15. From the judgments referred to supra, it is clear that unless the four exceptional circumstances mentioned by the Apex Court in Mathew K.C. [2018 (1) KHC 786], the appellant cannot invoke the writ jurisdiction of this Court under Article 226 of the Constitution of India, against the proceedings initiated by the Bank under the provisions of the SARFAESI Act. It is clear from the reading of Section 17 of the SARFAESI Act that any person claiming a right on the secured asset can move the Debts Recovery Tribunal ( the ‘Tribunal’ for short) if aggrieved by the proceedings initiated against that property by the secured creditor under the provisions of the SARFAESI Act.

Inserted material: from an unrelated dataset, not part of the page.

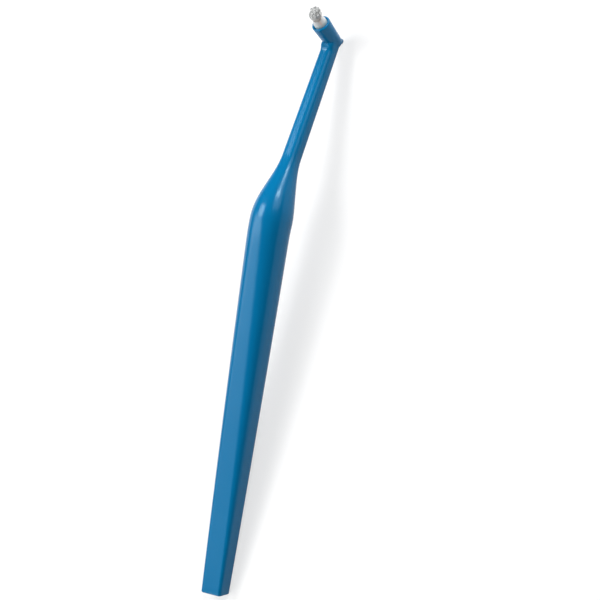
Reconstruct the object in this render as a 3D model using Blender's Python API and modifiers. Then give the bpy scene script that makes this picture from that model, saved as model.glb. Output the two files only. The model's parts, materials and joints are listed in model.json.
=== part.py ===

16. It is true that from the impugned judgment, it appears that the learned Single Judge considered the facts of another connected case, i.e., O.P.(DRT)No.362 of 2025, as pleaded in the writ appeal. If the appellant is really aggrieved by the same, the remedy available to him was to approach the learned Single Judge with a review petition, since it was an error apparent on the face of the record. However, we are not inclined to direct the learned Single Judge to reconsider the matter for the aforesaid error in the appreciation of facts, for the reason that even otherwise, on merits, the appellant is not entitled to the relief sought in the writ petition. As noted above, the appellant has an equal and efficacious remedy before the Tribunal under Section 17 of the SARFAESI Act. Moreover, Ext.P6 is only an assignment agreement entered into between respondents 1 and 3, and it is not a sale deed as contended in the writ petition.

17. Having considered the pleadings and materials on record and the submissions made at the Bar, we are of the opinion that there is no necessity to interfere with the impugned judgment of the learned Single Judge since the remedy available to the appellant is before the Tribunal under Section 17 of the SARFAESI Act as discussed above.

                  In such circumstances, this writ appeal is disposed of without prejudice to the right of the appellant to approach the Debts Recovery Tribunal for appropriate relief, subject to the law of limitation.